- **Task instructions**
Determine the number of lines where "objects" occurs and reply with that number by itself.

↓↓↓

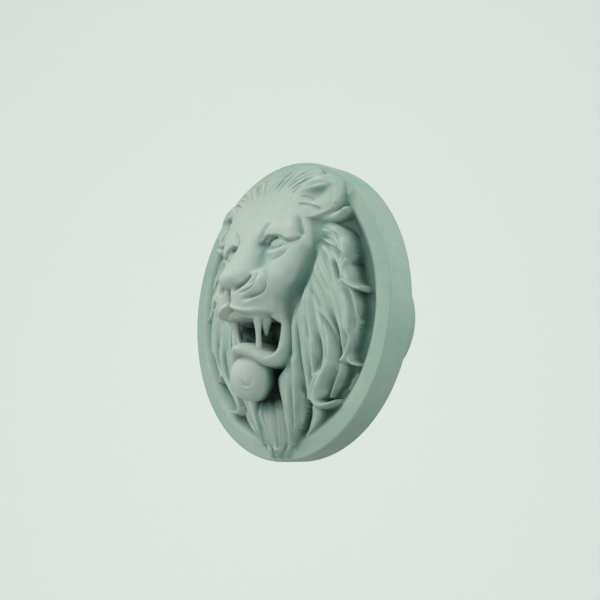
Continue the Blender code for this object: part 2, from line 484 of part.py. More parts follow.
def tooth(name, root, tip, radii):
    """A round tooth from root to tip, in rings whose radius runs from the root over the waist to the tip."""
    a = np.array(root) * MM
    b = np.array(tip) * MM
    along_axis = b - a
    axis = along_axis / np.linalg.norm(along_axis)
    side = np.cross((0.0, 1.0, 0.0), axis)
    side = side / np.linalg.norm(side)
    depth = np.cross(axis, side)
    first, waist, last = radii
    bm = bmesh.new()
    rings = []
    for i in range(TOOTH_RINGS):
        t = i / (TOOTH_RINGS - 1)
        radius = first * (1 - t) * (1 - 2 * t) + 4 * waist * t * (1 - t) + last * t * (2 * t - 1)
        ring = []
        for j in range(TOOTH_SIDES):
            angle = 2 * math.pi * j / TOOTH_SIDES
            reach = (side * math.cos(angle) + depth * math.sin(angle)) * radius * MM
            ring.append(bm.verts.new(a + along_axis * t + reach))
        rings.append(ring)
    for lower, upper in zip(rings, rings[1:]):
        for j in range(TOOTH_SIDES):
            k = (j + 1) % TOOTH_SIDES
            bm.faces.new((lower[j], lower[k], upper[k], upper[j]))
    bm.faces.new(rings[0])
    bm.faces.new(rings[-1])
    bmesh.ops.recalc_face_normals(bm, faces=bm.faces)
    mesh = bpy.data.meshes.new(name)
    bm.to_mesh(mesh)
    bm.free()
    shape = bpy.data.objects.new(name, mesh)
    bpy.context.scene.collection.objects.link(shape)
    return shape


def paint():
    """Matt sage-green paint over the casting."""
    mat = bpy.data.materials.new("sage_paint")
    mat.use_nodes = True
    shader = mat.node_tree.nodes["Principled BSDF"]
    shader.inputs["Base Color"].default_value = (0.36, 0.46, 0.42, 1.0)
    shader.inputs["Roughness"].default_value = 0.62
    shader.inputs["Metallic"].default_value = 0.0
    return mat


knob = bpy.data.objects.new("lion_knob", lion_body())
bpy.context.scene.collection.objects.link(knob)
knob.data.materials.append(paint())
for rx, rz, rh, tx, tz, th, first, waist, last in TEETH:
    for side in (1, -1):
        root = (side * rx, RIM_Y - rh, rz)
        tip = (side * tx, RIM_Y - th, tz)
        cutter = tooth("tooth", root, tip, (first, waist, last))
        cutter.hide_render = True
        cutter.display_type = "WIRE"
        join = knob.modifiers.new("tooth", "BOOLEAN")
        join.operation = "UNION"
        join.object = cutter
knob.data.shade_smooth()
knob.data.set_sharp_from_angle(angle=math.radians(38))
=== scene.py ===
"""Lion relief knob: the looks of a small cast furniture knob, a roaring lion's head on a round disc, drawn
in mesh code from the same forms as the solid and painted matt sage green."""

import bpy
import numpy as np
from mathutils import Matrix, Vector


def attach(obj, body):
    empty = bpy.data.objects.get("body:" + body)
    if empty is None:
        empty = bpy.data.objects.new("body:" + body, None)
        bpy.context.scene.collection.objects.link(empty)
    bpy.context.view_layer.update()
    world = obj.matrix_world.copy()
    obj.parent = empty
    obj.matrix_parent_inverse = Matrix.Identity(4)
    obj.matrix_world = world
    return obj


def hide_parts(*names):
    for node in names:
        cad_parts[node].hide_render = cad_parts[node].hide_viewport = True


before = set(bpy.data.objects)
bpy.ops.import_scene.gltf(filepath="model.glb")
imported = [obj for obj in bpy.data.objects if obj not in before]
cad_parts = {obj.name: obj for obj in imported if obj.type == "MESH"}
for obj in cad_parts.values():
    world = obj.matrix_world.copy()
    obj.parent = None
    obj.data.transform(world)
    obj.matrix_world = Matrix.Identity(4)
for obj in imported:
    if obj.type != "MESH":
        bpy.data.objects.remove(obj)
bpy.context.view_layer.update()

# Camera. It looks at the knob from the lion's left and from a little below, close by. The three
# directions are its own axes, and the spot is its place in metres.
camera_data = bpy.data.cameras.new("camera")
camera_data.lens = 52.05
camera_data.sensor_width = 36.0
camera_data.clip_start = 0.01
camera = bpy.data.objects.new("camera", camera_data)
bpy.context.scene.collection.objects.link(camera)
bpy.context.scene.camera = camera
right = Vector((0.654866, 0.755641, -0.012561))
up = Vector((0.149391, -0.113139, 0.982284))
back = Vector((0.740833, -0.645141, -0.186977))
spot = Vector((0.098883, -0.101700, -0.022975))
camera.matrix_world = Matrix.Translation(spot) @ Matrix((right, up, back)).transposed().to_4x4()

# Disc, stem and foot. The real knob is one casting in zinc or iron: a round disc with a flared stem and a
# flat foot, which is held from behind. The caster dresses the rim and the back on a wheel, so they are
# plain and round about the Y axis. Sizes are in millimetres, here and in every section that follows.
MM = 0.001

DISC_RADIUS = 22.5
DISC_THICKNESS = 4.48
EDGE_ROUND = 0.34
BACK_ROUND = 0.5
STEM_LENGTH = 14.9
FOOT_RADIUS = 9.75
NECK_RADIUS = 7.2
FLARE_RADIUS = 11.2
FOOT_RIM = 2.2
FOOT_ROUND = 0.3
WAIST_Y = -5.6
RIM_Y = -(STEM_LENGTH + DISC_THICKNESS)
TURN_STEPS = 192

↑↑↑

- **Written solution**
12